1.  The living population of all parts of the earth’s surface which have yet been examined has undergone a succession of changes which, upon the whole, have been of a slow and gradual character.

2.  When the fossil remains which are the evidences of these successive changes, as they have occurred in any two more or less distant parts of the surface of the earth, are compared, they exhibit a certain broad and general parallelism.  In other words, certain forms of life in one locality occur in the same general order of succession as, or are homotaxial with, similar forms in the other locality.

3.  Homotaxis is not to be held identical with synchronism without independent evidence.  It is possible that similar, or even identical, faunae and florae in two different localities may be of extremely different ages, if the term “age” is used in its proper chronological sense.  I stated that “geographical provinces, or zones, may have been as distinctly marked in the Palaeozoic epoch as at present; and those seemingly sudden appearances of new genera and species, which we ascribe to new creation, may be simple results of migration.”

4.  The opinion that the oldest known fossils are the earliest forms of life has no solid foundation.

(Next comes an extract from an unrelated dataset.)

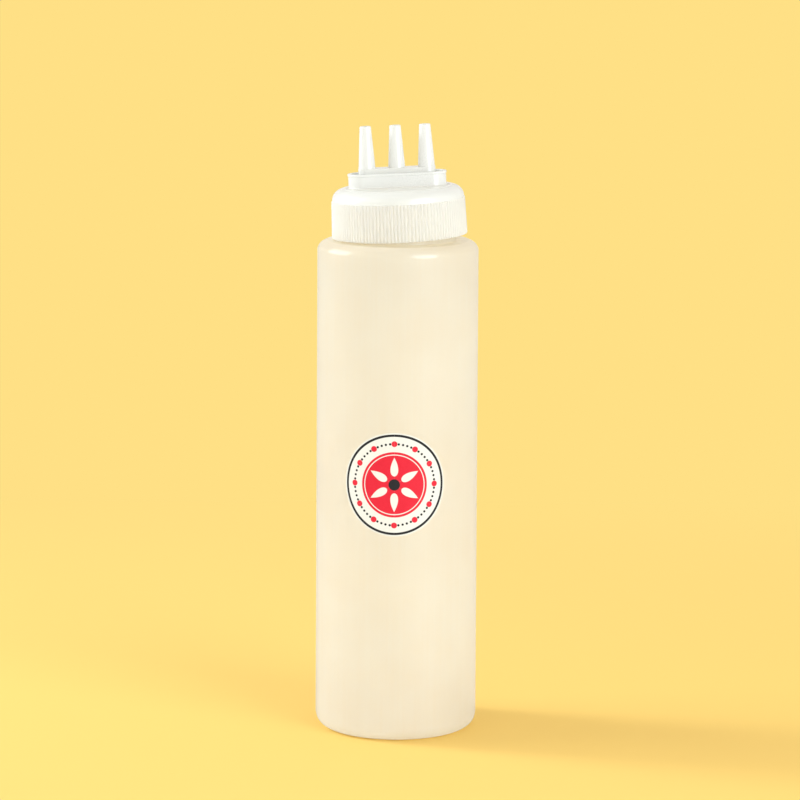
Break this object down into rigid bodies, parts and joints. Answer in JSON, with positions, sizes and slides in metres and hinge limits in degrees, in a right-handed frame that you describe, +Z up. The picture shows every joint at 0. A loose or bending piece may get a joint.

5.  If we confine ourselves to positively ascertained facts, the total amount of change in the forms of animal and vegetable life, since the existence of such forms is recorded, is small.  When compared with the lapse of time since the first appearance of these forms, the amount of change is wonderfully small.  Moreover, in each great group of the animal and vegetable kingdoms, there are certain forms which I termed PERSISTENT TYPES, which have remained, with but very little apparent change, from their first appearance to the present time.

6.  In answer to the question “What, then, does an impartial survey of the positively ascertained truths of palaeontology testify in relation to the common doctrines of progressive modification, which suppose that modification to have taken place by a necessary progress from more to less embryonic forms, from more to less generalized types, within, the limits of the period represented by the fossiliferous rocks?” I reply, “It negatives these doctrines; for it either shows us no evidence of such modification, or demonstrates such modification as has occurred to have been very slight; and, as to the nature of that modification, it yields no evidence whatsoever that the earlier members of any long-continued group were more generalized in structure than the later ones.”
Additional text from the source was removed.